Municipality in the west of the Brazilian state of Minas Gerais

Location of Ipiaçu in the state of Minas Gerais

Ipiaçu is a municipality in the west of the Brazilian state of Minas Gerais. As of 2020 the population was 4,225 in a total area of 470 km2. It became a municipality in 1962.

==Geography==
Ipiaçu is located at an elevation of 437 meters just south of the Paranaíba River in the Triângulo Mineiro. It belongs to the statistical microregion of Ituiutaba. Neighboring municipalities are Santa Vitória, Capinópolis and the state of Goiás.

===Distances===
- Belo Horizonte: 759 km.
- Santa Vitória: 28 km.
- Uberlândia: 210 km.
- Ituiutaba: 77 km.
- Itumbiara: 101

==Economic activities==
The most important economic activities are cattle raising, commerce, and agriculture. The GDP in 2005 was R$40,025,000. Ipiaçu is in the top tier of municipalities in the state with regard to economic and social development. It is in a region of good soils, adequate rainfall, and abundance of surface water. As of 2007 there was 1 banking agency in the town. There was a small retail commerce serving the surrounding area of cattle and agricultural lands. In the rural area there were 157 establishments employing about 1,800 workers. 72 of the farms had tractors. There were 278 automobiles in all of the municipality. There were 32,000 head of cattle in 2006. The crops with a planted area of more than 100 hectares were rice, sugarcane (6,379 ha.), soybeans (4,123 ha.), sorghum (803 ha.), and corn (1,540 ha.).

==Health and education==
In the health sector there were 03 clinics and one hospital with 14 beds. In the educational sector there were 02 primary schools and 01 middle school.

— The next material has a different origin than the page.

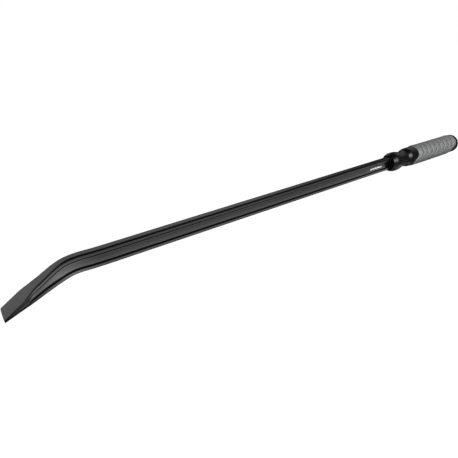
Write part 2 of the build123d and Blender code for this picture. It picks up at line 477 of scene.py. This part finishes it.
def ring_of(points, s):
    return [(s, p[0], p[1]) for p in points]


def make_forging():
    rings = []

    def blade_ring(s, inset=0.0):
        out = []
        w0 = half(max(s, EDGE_S))[0]
        back = CROWN * (1 - smoothstep(EDGE_S, 24.0, s))
        for p in section(s, inset):
            q = abs(p[0]) / w0
            out.append((s + back * (q ** 2.2), p[0], p[1]))
        return out

    rings.append(blade_ring(EDGE_S, 0.45))
    rings.append(blade_ring(EDGE_S + 0.07, 0.22))
    rings.append(blade_ring(EDGE_S + 0.22, 0.06))
    rings.append(blade_ring(EDGE_S + 0.5, 0.0))
    s_list = list(np.arange(EDGE_S + 1.4, 24.0, 1.3)) + list(np.arange(24.0, 126.0, 0.8)) + list(np.arange(126.0, 690.0, 7.5)) + [690.0]
    for s in s_list:
        rings.append(blade_ring(float(s)))

    # shoulder, tang and stem, hidden in the handle
    def block(w, h):
        out = []
        for p in section(300.0):
            a = math.atan2(p[1] / h, p[0] / w)
            r = rect_radius(math.atan2(p[1], p[0]), w, h, 14)
            out.append(np.array((r * math.cos(math.atan2(p[1], p[0])), r * math.sin(math.atan2(p[1], p[0])))))
        return out

    tang = block(3.75, 8.0)
    rings.append(ring_of(tang, 690.4))
    rings.append(ring_of(tang, 893.0))
    rad = []
    n = len(tang)
    for j, p in enumerate(tang):
        a = math.atan2(p[1], p[0])
        rad.append(np.array((4.5 * math.cos(a), 4.5 * math.sin(a))))
    rings.append(ring_of(rad, 893.3))
    rings.append(ring_of(rad, 904.6))
    rings.append(ring_of([q * 0.9 for q in rad], 905.0))
    npt = len(rings[0])
    verts = np.concatenate([np.array(r_) for r_ in rings])
    faces = loft_faces(len(rings), npt)
    faces += cap_fold(0, npt)
    faces += cap_fold((len(rings) - 1) * npt, npt, flip=True)
    return verts, faces


def fix_normals(ob):
    import bmesh
    bm = bmesh.new()
    bm.from_mesh(ob.data)
    bmesh.ops.recalc_face_normals(bm, faces=bm.faces[:])
    bm.to_mesh(ob.data)
    bm.free()


v, f = make_forging()
forging = add_mesh("forged_bar_mesh", row(v), f, M_STEEL)
fix_normals(forging)
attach(forging, "root")
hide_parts("forged_bar")


# --------------------------------------------------------------- handle core
N_PHI = 160


CORE = pchip([681.9, 683.6, 686.2, 688.6, 691.0, 694.0, 700.0, 706.0, 710.0, 713.5, 717.0, 720.0, 724.0, 727.5, 729.8, 731.9, 734.3, 736.7, 740.5, 748.0, 905.0],
             [14.7, 15.3, 16.7, 17.55, 17.95, 18.2, 18.05, 17.3, 16.2, 15.4, 15.05, 14.95, 14.95, 15.15, 15.65, 16.5, 17.5, 18.05, 18.3, 18.25, 18.25])


def step(a, top, low):
    """Where the sleeve's edge lies round the handle: back over the upper half,
    forward over the lower half, with a smooth step along each side."""
    up = math.degrees(math.asin(max(-1.0, min(1.0, math.sin(a)))))
    t = math.tanh((up + 1.0) / 13.0)
    return low + (top - low) * 0.5 * (1 + t)


def rise(s):
    """The bulb and the front of the grip stand a little above the axis."""
    return 0.5 * smoothstep(724.0, 737.0, s) * (1 - smoothstep(762.0, 790.0, s))


def make_core():
    rings = []
    angs = [2 * math.pi * (k + 0.5) / N_PHI for k in range(N_PHI)]

    def ring(sf, rf):
        rings.append([(sf(a), rf(a) * math.cos(a), rf(a) * math.sin(a) + (rise(sf(a)) if rf(a) > 14.9 else 0.0)) for a in angs])

    const = lambda q: (lambda a: q)
    rect = lambda w, h, p=9.0: (lambda a: rect_radius(a, w, h, p))
    # bore wall, lip, groove and front face
    ring(const(700.0), rect(5.92, 11.84, 26))
    ring(const(680.0), rect(5.92, 11.84, 26))
    ring(const(679.6), rect(5.96, 11.88, 24))
    ring(const(679.42), rect(6.06, 11.98, 20))
    ring(const(679.40), rect(6.20, 12.10, 17))
    ring(const(679.52), rect(6.42, 12.30, 15))
    ring(const(679.85), rect(6.58, 12.46, 12))
    ring(const(680.6), rect(6.66, 12.54, 11))
    ring(const(682.6), rect(6.72, 12.60, 11))
    ring(const(683.4), rect(6.80, 12.60, 10))
    ring(const(683.65), rect(7.3, 12.85, 8))
    ring(const(683.5), rect(7.9, 13.1, 7))
    ring(const(682.6), rect(8.25, 13.3, 6.5))
    ring(const(681.9), rect(8.35, 13.4, 6.2))
    ring(const(681.35), rect(8.65, 13.55, 5.8))

    def mix_rect(t):
        return lambda a: rect_radius(a, 8.9 + (14.0 - 8.9) * t, 13.7 + (14.05 - 13.7) * t, 5.4 - 3.2 * t)

    ring(const(681.20), mix_rect(0.0))
    ring(const(681.20), mix_rect(0.35))
    ring(const(681.22), mix_rect(0.7))
    ring(const(681.28), mix_rect(0.95))
    ring(const(681.40), const(14.35))
    ring(const(681.62), const(14.60))
    for s in [681.95, 682.6, 683.4, 684.2, 685.0, 685.8, 686.5, 687.1, 687.6, 688.1, 688.7, 689.4, 690.2, 691.2, 692.6, 694.4, 696.5, 699,
              701.5, 704, 706, 708, 709.5, 711, 712.5, 714, 715.5, 717, 718.5, 720, 721.5, 723, 724.5, 726, 727.5, 729, 730.2, 731.4,
              732.6, 734, 735.5, 737.2, 739, 741, 743]:
        ring(const(s), const(CORE(s)))
    # up to the sleeve's stepped edge, then down under the sleeve
    front = lambda a: step(a, 757.6, 745.1)
    for t in (0.0, 0.25, 0.5, 0.75, 0.93):
        ring(lambda a, t=t: 744.0 + (front(a) - 0.35 - 744.0) * t, const(18.2))
    ring(lambda a: front(a) - 0.20, const(18.17))
    ring(lambda a: front(a) - 0.05, const(18.02))
    ring(lambda a: front(a) + 0.02, const(17.8))
    ring(lambda a: front(a) + 0.05, const(15.4))
    ring(lambda a: front(a) + 0.6, const(15.2))
    back = lambda a: step(a, 897.2, 881.8)
    ring(lambda a: back(a) - 0.6, const(15.2))
    ring(lambda a: back(a) - 0.05, const(15.4))
    ring(lambda a: back(a) - 0.02, const(17.8))
    ring(lambda a: back(a) + 0.08, const(18.10))
    ring(lambda a: back(a) + 0.28, const(18.25))
    for t in (0.15, 0.5, 0.85):
        ring(lambda a, t=t: back(a) + (903.2 - back(a)) * t, const(18.5))
    for k in range(9):
        q = math.radians(90 * k / 8)
        ring(const(904.1 + 1.1 * math.sin(q)), const(17.5 + 1.1 * math.cos(q)))
    ring(const(905.2), const(15.8))
    ring(const(905.2), const(13.9))
    ring(const(905.0), const(13.5))
    ring(const(903.0), const(13.3))
    ring(const(896.0), const(13.3))
    ring(const(896.0), const(6.0))
    # back through the stem's hole and the tang's slot to the bore
    ring(const(893.2), const(5.2))
    ring(const(893.2), rect(3.85, 8.1, 16))
    ring(const(700.2), rect(3.85, 8.1, 16))
    n = len(rings)
    verts = np.concatenate([np.array(r_) for r_ in rings])
    faces = loft_faces(n, N_PHI)
    # the last ring joins the first one: a closed skin with a through hole
    for j in range(N_PHI):
        k = (j + 1) % N_PHI
        faces.append(((n - 1) * N_PHI + j, j, k, (n - 1) * N_PHI + k))
    return verts, faces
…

- Municipal Human Development Index: 0.764 (2000)
- State ranking: 196 out of 853 municipalities as of 2000
- National ranking: 1,491 out of 5,138 municipalities as of 2000

The highest ranking municipality in Minas Gerais in 2000 was Poços de Caldas with 0.841, while the lowest was Setubinha with 0.568. Nationally the highest was São Caetano do Sul in São Paulo with 0.919, while the lowest was Setubinha. In more recent statistics (considering 5,507 municipalities) Manari in the state of Pernambuco has the lowest rating in the country—0,467—putting it in last place.